If you’re a panty-waist, and have never hung out on the rough side of town, you’re likely to be offended by the language in the movie. I say it’s your loss if you can’t enjoy the reality of the film because of that hang-up. It’s the way these people talk. And, there’s some surprising violence in the movie, especially near the end (I won’t spoil the ending for you).

Okay, my warnings out of the way, here’s what happens (remember, I’m NOT going to spoil the ending):

Nicholson plays Frank Costello, a man who appears to be a small-time criminal at first, but turns out to be a major target of the FBI and the Massachusetts State Police. (IMDB calls it the “Boston State Police,” but never mentions when Boston became a state. In the movie, it’s the Massachusetts State Police.) Back to the point, Nicholson plays one of the best roles of his career as Costello, a brutal man in a brutal business. I’m not saying the character is a good, or even likable, person. But Nicholson shines like he hasn’t shined since One Flew Over the Cuckoo’s Nest.

Like one reviewer said, “Nicholson’s nuanced acting was so on-point that at times I felt like I was actually about to be shot by the slimy capo.” You never thought it was Nicholson. You never thought it was somebody playing a bad guy. You just knew it was a really bad guy.

Damon is Colin Sullivan, a boy that Costello helped out when he was younger. Sullivan grew up and entered the State Police academy, graduated, and moved up quickly in the detective unit. He ends up tipping off Costello to various investigations, but manages to keep his activities unknown to the other troopers.

DiCaprio is Billy Costigan, a troubled young man who becomes a trooper on his own, and is sent into deep cover inside Costello’s organization, reporting back to the state police.

With Costigan and Sullivan reporting back and forth, neither Costello nor the police seem to gain any ground. Each is always a step ahead of the other, yet also a step behind. The movie does a great job in shifting back and forth between them.

DiCaprio’s character is troubled, tense, dark and brooding, though he’s technically the “good guy” that we all hate. Damon’s character is confident, polished, and slick, the ‘bad guy” that we all love.

With Sheen stepping in as the head of the state police’s detective unit, and Alec Baldwin aptly playing the FBI liaison, the movie packs plenty of punch.

But, like many organized crime movies, there aren’t any well-known female actors in the film. Vera Farmiga is the only woman in the roster, playing the police psycholigist who becomes Sullivan’s live-in girlfriend (and Costigan’s one-time lover and part-time friend). It’s just not a world that women are a part of, at least not to the degree that you’d want to pull in a big-name actress for it.

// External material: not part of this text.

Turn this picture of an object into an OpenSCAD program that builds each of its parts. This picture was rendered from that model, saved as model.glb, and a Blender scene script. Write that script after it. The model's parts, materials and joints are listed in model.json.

Perhaps this is an unintended statement about society — women are either too smart, or not greedy enough (or both), to get involved in high crime, or to fight high crime.

Unintrusive camera-work helps the film too. You’re never distracted by strange camera angles or odd effects on the lens. The camera is merely the media that tells the story, and you don’t even notice that you’re in a theater. For all you know, you’re in Boston, in the very thick of things.

I can say that I didn’t really notice the music either, which is the way it should be. If the soundtrack is noticeable, then you should have just bought the soundtrack. The music is supposed to give the movie texture and mood, but nothing else. In this film, it was perfect and subtle. None of the sound effects were overblown or distracting either, giving the story an air of reality and grit.

If I have a regret about the film, I would say that Wahlberg should have had a larger role. (His brother Robert’s in the film too). Mark Wahlberg has turned into a quality actor, and he proves it during his time on screen in The Departed. At first, you get the feeling he’s overdoing it, but then you remember that in real life, some people are exactly like that.

The Departed is funny. It’s sad. But it’s also gory, sexy, gritty, powerful, intriguing, exciting, and… well it seems REAL.